Weird. The lefties say they get that a lot. They say it's also quite possibly true.

"I feel like lefties just kind of move different," Johnson says. "The way they move is all kind of unorthodox."

And they don't shoot straight, either, according to Dragic.

"If you look at left-handers," he says, "we don't shoot like right-handers. Our body is always rotated a little bit. And when you see a right-hander, they're always straight, squared in their shooting. So that's interesting for me, because I tried to shoot like that, squared up. I couldn't."

There have, of course, long been generalizations about lefties. "More skilled," according to one study. "High achievers," according to another. Accident prone. Awkward.

As for the science? Per one piece in Scientific American: "Left-handers' brains are structured differently from right-handers' in ways that can allow them to process language, spatial relations and emotions in more diverse and potentially creative ways."

(Editor's note: The author of this story is left-handed, and insisted on quoting that specific study.)
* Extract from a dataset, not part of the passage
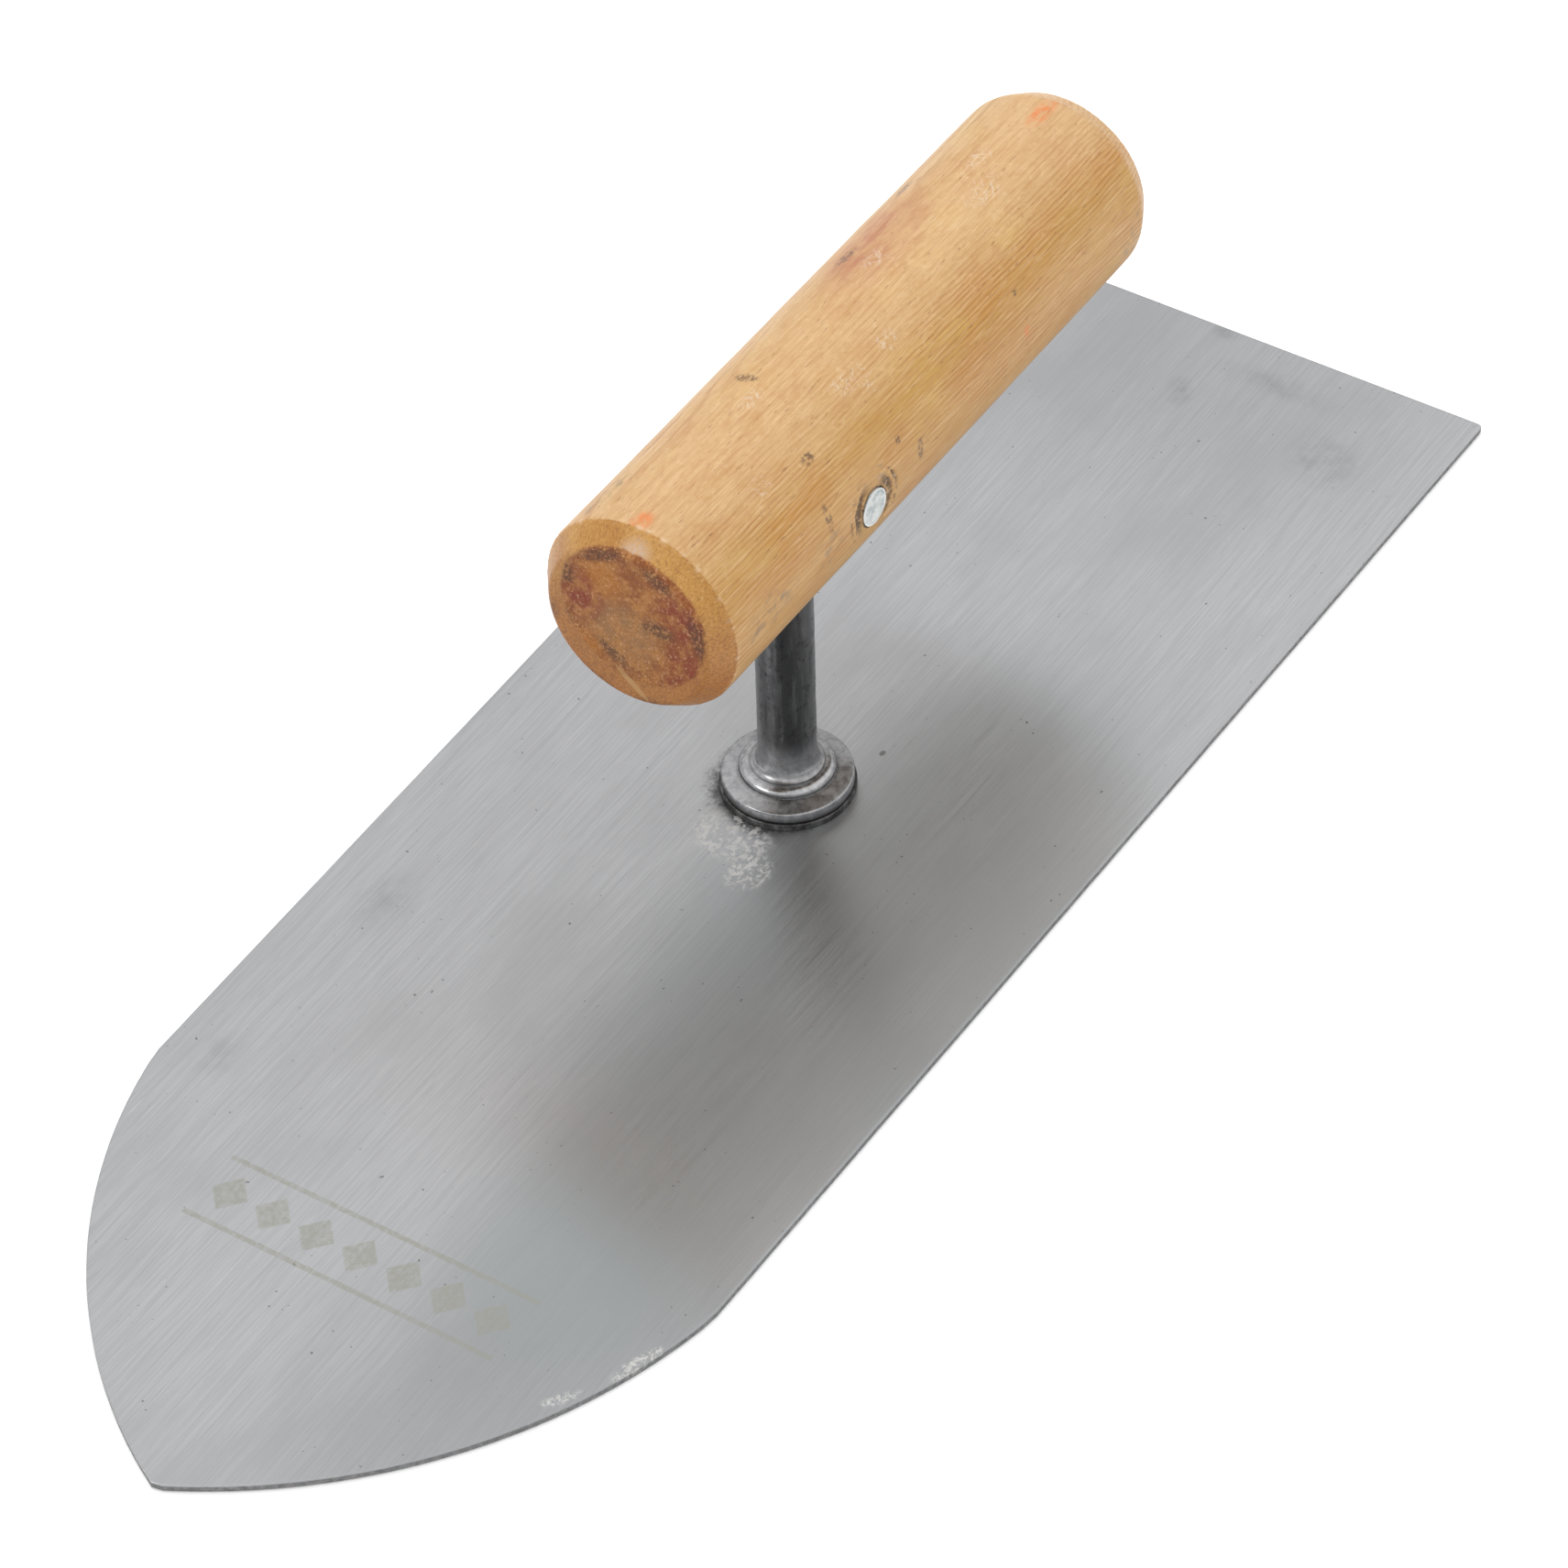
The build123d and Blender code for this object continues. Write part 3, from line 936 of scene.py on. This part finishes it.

Of course, Slate quotes another report that notes: "Lefties have higher rates of high blood pressure, irritable bowel syndrome, and schizophrenia."

(Editor's note, too: The author of this story suggested excising the above paragraph if the story was deemed too long.)

From a basketball perspective, as Spoelstra notes, "You're used to playing guys with the right hand."

And lefties go left. A lot.

"When I was younger," Johnson says, "I would do a whole circle around the court going left before I started to go right."

Dragic almost always finishes left.

Bosh? He prefers going right.

"I'm the exception," he says.

For his part, Winslow says scouting reports even in the levels below the NBA are too advanced for a lefty to go undetected.

"I feel like I've played at levels where everybody knows I'm left-handed," the rookie says, "so I don't think it's new to anybody."

To Dragic, it's always new, every time.